The definition included in the legislation is similar to The Reading League‘s and states the science of reading is a vast, interdisciplinary body of scientifically based research that requires the explicit, systematic inclusion of phonemic awareness, phonics, fluency, vocabulary and comprehension. Science of reading is supported by evidence that informs how proficient reading and writing develop, why some students have difficulty and how to effectively assess and teach reading and writing to improve outcomes for all children. Finally, the science of reading has a demonstrated record of success, and when implemented, leads to increased competency in phonemic awareness, phonics, reading fluency, vocabulary development, oral language skills, reading comprehension, writing and spelling.

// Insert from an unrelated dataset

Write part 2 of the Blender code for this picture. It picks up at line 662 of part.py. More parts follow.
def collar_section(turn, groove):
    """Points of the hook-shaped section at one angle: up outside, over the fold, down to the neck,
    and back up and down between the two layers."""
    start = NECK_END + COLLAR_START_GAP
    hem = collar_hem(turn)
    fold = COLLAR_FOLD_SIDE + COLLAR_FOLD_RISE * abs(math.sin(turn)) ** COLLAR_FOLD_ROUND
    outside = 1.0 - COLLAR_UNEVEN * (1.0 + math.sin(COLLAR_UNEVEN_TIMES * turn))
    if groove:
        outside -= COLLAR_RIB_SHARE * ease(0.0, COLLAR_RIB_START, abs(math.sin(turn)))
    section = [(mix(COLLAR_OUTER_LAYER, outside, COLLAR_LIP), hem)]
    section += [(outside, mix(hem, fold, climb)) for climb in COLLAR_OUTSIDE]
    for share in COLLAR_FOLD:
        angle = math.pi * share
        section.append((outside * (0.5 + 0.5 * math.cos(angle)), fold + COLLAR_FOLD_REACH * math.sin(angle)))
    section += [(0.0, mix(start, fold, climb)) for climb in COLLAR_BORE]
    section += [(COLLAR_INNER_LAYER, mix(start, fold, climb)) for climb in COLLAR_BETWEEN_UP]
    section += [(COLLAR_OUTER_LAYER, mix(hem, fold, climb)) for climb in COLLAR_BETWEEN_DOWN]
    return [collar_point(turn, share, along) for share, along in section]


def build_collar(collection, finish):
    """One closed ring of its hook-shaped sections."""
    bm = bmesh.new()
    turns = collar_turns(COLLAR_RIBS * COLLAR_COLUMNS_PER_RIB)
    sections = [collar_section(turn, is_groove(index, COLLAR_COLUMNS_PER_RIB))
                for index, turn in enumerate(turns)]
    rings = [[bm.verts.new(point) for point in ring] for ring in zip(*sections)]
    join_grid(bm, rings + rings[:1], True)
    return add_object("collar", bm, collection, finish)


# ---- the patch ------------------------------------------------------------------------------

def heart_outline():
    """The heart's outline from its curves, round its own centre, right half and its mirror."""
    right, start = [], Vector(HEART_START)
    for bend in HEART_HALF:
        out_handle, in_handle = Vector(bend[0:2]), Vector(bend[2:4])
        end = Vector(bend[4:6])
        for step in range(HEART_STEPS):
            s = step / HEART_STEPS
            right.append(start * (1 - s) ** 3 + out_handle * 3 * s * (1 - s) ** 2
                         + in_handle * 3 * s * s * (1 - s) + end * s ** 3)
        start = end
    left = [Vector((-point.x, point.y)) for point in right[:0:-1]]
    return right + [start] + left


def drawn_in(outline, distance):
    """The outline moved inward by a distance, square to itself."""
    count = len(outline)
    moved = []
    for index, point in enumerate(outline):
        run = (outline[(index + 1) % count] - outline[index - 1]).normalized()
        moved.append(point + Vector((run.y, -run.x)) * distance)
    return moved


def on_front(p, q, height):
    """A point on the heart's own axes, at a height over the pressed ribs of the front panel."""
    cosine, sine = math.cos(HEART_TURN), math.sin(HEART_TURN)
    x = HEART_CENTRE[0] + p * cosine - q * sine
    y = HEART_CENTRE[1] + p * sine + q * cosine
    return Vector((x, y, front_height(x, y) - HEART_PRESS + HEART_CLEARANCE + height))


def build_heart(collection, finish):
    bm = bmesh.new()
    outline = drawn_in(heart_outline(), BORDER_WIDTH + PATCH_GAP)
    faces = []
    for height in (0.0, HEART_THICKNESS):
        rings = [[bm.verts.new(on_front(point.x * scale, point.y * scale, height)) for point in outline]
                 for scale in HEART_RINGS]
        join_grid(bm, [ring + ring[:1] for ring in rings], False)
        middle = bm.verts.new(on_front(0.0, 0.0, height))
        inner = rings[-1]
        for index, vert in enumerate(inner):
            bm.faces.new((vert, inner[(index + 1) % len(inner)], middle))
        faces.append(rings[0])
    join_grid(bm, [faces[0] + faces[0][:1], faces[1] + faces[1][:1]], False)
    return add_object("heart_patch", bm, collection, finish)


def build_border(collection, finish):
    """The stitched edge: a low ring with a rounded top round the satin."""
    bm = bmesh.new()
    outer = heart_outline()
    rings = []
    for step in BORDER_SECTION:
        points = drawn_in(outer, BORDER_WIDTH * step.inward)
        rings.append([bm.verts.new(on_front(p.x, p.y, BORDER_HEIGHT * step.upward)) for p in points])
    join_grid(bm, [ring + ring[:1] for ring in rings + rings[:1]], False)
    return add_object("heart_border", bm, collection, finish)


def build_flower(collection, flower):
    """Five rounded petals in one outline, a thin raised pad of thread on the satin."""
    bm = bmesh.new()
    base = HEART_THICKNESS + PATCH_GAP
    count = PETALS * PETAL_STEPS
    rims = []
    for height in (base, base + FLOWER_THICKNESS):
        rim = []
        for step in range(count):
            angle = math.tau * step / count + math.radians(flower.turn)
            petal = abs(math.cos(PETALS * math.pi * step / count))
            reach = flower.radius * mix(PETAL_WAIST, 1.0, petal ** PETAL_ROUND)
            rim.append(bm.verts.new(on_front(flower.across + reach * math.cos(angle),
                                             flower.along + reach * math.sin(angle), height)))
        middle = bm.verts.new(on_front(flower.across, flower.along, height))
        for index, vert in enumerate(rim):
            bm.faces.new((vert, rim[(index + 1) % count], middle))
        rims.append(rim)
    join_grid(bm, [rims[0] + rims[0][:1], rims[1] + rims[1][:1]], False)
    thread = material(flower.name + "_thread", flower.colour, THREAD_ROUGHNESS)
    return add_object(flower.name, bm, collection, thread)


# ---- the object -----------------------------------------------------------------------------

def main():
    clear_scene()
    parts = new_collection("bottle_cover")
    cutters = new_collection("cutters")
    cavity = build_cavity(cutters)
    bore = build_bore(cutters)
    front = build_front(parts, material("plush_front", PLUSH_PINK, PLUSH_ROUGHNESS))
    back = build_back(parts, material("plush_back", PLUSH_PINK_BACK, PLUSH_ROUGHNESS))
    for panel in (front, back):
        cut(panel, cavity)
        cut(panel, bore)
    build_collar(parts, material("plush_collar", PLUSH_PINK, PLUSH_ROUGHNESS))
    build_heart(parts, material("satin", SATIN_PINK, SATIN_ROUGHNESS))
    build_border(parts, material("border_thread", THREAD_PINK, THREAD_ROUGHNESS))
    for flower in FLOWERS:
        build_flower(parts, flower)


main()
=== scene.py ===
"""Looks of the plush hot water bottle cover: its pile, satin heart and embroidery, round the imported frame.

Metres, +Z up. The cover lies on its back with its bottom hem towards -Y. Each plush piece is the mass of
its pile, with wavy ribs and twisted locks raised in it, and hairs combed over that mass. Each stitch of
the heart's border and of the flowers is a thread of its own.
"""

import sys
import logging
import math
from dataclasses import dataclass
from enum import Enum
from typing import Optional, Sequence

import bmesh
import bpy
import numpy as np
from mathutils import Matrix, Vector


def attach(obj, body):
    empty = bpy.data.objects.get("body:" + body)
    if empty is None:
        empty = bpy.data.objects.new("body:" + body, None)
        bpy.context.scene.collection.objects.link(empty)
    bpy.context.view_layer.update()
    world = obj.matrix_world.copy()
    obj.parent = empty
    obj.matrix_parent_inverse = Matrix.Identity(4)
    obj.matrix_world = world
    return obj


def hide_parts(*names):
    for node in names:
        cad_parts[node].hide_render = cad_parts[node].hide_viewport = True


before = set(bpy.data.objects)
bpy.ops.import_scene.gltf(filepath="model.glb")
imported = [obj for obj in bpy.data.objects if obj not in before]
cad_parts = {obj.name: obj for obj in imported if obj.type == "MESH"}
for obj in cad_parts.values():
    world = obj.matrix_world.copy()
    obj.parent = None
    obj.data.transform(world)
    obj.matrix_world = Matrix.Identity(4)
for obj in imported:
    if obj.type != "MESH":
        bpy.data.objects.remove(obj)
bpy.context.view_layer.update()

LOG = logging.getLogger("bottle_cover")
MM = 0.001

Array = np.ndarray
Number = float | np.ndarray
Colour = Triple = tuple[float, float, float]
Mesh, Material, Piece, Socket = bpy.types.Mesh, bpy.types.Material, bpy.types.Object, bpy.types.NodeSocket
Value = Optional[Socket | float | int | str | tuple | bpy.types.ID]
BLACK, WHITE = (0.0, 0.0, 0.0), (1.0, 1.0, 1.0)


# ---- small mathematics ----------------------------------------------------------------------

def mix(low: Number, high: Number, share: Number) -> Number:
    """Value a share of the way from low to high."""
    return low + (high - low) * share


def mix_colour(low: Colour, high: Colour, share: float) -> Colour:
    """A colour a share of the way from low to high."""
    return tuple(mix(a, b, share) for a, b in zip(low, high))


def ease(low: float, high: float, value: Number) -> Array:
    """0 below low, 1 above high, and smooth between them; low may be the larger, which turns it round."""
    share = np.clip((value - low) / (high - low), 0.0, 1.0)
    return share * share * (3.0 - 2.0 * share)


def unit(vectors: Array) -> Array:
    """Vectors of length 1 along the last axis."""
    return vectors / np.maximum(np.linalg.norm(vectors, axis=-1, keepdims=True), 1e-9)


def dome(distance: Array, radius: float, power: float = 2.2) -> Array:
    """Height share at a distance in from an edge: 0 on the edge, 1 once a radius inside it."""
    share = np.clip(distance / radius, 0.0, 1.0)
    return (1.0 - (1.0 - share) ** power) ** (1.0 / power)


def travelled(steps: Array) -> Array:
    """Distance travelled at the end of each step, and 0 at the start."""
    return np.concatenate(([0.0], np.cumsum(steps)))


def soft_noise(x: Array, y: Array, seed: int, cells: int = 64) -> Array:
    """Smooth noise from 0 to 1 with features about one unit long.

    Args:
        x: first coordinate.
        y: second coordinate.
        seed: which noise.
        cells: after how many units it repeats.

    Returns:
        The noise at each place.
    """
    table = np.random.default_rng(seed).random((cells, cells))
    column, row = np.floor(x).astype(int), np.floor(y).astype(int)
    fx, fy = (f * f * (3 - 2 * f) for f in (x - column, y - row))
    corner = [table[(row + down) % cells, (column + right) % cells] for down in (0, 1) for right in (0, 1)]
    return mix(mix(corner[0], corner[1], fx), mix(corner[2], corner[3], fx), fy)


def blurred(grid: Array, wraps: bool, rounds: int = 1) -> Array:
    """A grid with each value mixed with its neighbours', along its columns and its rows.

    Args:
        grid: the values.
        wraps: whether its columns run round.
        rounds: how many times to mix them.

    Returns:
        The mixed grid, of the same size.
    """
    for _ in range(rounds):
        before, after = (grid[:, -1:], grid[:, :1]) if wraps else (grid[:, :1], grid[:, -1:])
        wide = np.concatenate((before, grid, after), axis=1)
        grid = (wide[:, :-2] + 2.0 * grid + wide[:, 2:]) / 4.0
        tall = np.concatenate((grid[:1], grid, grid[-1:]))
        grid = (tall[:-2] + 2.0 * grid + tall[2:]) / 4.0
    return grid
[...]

Over the past 30 years, many schools in Indiana, and across the country, have used the three-cueing model for reading instruction. This method teaches students to use context clues, sentence structure and letters to identify words, which is not the most effective method because they are not decoding — sounding out words. Young students are not learning how to read; they’re learning how to make educated guesses. As they advance, they might struggle because they haven’t learned how to read words without context clues like pictures.
A standard definition and implementation of the science of reading would ensure schools across Indiana are implementing the same evidence-based curriculum that is proven to help students become successful readers and writers. Under legislation being considered, schools could no longer adopt curriculum that utilizes the three-cueing model for reading instruction.
In addition, teacher-prep programs would be required to include content within their curriculum aligned to the science of reading and prepare future educators to obtain a literacy endorsement from the Indiana Department of Education. This endorsement would be required to obtain or renew an elementary teaching license. This is a key step in driving student success in all subjects, because reading is the foundation of all learning.
With a fifth of Hoosier third-graders reading below grade level, Indiana cannot afford not to implement evidence-based reading instruction in our classrooms. America is in the middle of a reading crisis, and if other states fail to act with urgency now, an entire generation will grow up struggling to read.